§ **TASK TO CARRY OUT**
Sift the listing for lines that hold the string "with" and pull them out.

§ **GIVEN INFORMATION**

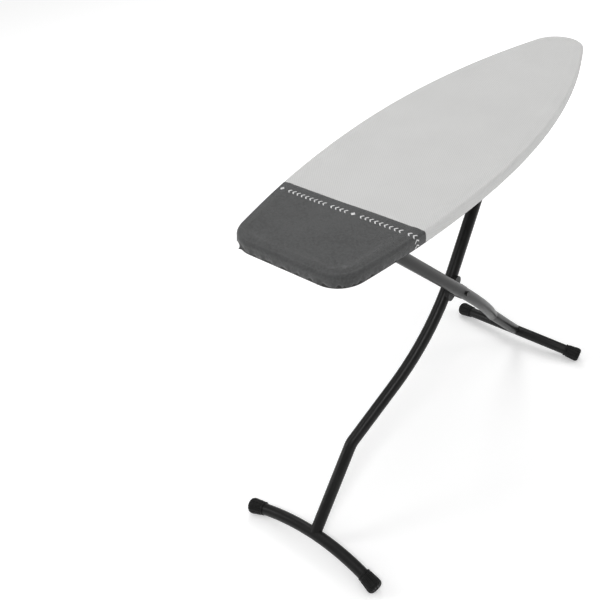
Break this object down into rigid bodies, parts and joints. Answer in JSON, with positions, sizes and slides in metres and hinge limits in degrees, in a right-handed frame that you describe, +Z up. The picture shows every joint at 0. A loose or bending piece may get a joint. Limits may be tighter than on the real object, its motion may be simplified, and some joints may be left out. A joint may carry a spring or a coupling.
{
  "type": "ironing board",
  "caption": "Height-adjustable folding ironing board with a padded tapered top, a dark heat-safe parking zone, crossed bent tube legs and arched T feet with rubber caps.",
  "frame": {"origin": "on the floor, at the middle of the bounding box", "axes": "+X from the square end of the board to its nose, +Y to the board's left seen from the square end, +Z up"},
  "size_m": [1.42, 0.5252, 1.02],
  "materials": {
    "cover_fabric": "matte woven, fine oval dots",
    "parking_fabric": "matte heat-resistant weave",
    "felt": "matte felt",
    "frame_steel": "satin powder coat",
    "black_tube": "satin powder coat",
    "zinc_steel": "dull zinc plate",
    "cap_rubber": "matte moulded",
    "black_plastic": "fine textured",
    "shoe_plastic": "natural acetal",
    "elastic": "woven elastic"
  },
  "bodies": {
    "board": {"cover_light": "cover_fabric", "cover_parking": "parking_fabric", "hem_elastic": "elastic", "felt_pad": "felt", "steam_plate": "frame_steel", "board_rim": "frame_steel", "hinge_cross_member": "frame_steel", "centre_cross_member": "frame_steel", "rail_cross_member": "frame_steel", "nose_cross_member": "frame_steel", "slide_rail_left": "frame_steel", "slide_rail_right": "frame_steel", "rail_hangers": "frame_steel", "hinge_bracket": "frame_steel", "hinge_pin": "zinc_steel", "latch_bracket": "frame_steel", "latch_pin": "zinc_steel", "frame_rivets": "zinc_steel"},
    "latch": {"latch_bar": "zinc_steel", "latch_paddle": "black_plastic"},
    "leg_b": {"leg_b_tube": "black_tube", "leg_b_sleeve": "black_tube", "foot_bar_b": "black_tube", "foot_cap_b_left": "cap_rubber", "foot_cap_b_right": "cap_rubber", "hub_saddle_b": "black_plastic", "pivot_bolt": "black_tube", "pivot_nut": "black_tube"},
    "leg_a": {"leg_a_tube": "black_tube", "leg_a_sleeve": "black_tube", "foot_bar_a": "black_tube", "foot_cap_a_left": "cap_rubber", "foot_cap_a_right": "cap_rubber", "hub_saddle_a": "black_plastic", "slide_axle": "zinc_steel"},
    "slider": {"slide_shoe_left": "shoe_plastic", "slide_shoe_right": "shoe_plastic"}
  },
  "joints": [
    {"name": "leg_fold", "type": "hinge", "parent": "board", "child": "leg_b", "pos_m": [-0.41033, -0.055, 0.95], "axis": [0, -1, 0], "range_deg": [0, 41]},
    {"name": "leg_cross", "type": "hinge", "parent": "leg_b", "child": "leg_a", "pos_m": [-0.059, -0.0573, 0.579], "axis": [0, -1, 0], "range_deg": [-82, 0]},
    {"name": "slider_turn", "type": "hinge", "parent": "leg_a", "child": "slider", "pos_m": [0.29233, 0.008, 0.95], "axis": [0, -1, 0], "range_deg": [0, 41]},
    {"name": "latch_turn", "type": "hinge", "parent": "board", "child": "latch", "pos_m": [-0.095, 0.028, 0.969], "axis": [0, 1, 0], "range_deg": [0, 1.2]}
  ],
  "couplings": [
    {"joint": "leg_cross", "follows": "leg_fold", "ratio": -2},
    {"joint": "slider_turn", "follows": "leg_fold", "ratio": 1}
  ]
}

§ **REPLY**
Break this object down into rigid bodies, parts and joints. Answer in JSON, with positions, sizes and slides in metres and hinge limits in degrees, in a right-handed frame that you describe, +Z up. The picture shows every joint at 0. A loose or bending piece may get a joint. Limits may be tighter than on the real object, its motion may be simplified, and some joints may be left out. A joint may carry a spring or a coupling.
  "caption": "Height-adjustable folding ironing board with a padded tapered top, a dark heat-safe parking zone, crossed bent tube legs and arched T feet with rubber caps.",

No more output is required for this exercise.